Un lit dans un hébergement d'urgence.
© Olivier Vogelsang/archives

Le nombre de places d’hébergement d’urgence reste insuffisant à Lausanne, et peu adapté aux familles. De surcroît, un logement stable est primordial à l’intégration professionnelle et scolaire.

Alors que la Ville de Lausanne réfléchit à élargir ses mesures d’hébergement d’urgence, l’association Opre Rrom demande une véritable politique d’intégration qui passe par la stabilité du logement

A la suite des occupations et des actions du collectif 43m2 pour le droit au logement, la Ville de Lausanne a organisé une table ronde afin de définir les pistes pour renforcer les dispositifs d’accueil et sortir de la logique saisonnière. Le 14 septembre, à la Maison du peuple, une soixantaine de personnes y ont participé: des autorités de plusieurs communes vaudoises, des chercheurs et des militants, ainsi que le monde associatif dont Caritas, Point d’Appui, Mère Sofia, l’Armée du Salut, la Marmotte, le Sleep-In, les collectifs Jean Dutoit et 43m2… La médiation a été assurée par la Haute Ecole de travail social et de la santé Lausanne (HETSL). Pour mémoire, c’est dans le jardin de cette dernière qu’un campement avait été installé durant le mois de juin par le collectif 43m2. Dans un communiqué, celui-ci souligne que les personnes ayant bénéficié de cet accueil sont, depuis, retournées à la rue et subissent de nouveau «le manque d’hygiène et de confort, les violences policières, les difficultés d’accès aux logements, le manque de lien social, le mauvais accès aux soins de santé; en bref, la survie au quotidien». «Les chances de sortir de la précarité, notamment en trouvant du travail, sont ainsi proches de zéro», dénonce-t-il.
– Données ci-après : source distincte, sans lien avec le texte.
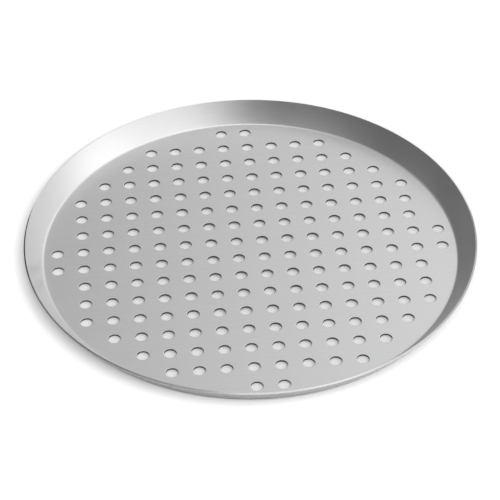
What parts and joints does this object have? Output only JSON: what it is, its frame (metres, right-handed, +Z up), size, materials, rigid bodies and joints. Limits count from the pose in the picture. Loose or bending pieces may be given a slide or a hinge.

La responsable du dispositif d’aide d’urgence de la Ville de Lausanne, Eliane Belser, se réjouit de cette table ronde comme d’un premier pas: «C’est la première fois que tous les acteurs sont réunis. Nous sommes tous d’accord qu’il manque des places d’hébergement d’urgence et qu’il faut sortir de la logique saisonnière. Maintenant, nous devons construire cela avec les communes alentours et le Canton. C’est un défi de trouver les bâtiments de la bonne taille et les financements. Nous travaillons à court et à moyen terme et sur des solutions adaptées aux différentes situations, par exemple pour les femmes, les seniors ou les personnes en emploi.»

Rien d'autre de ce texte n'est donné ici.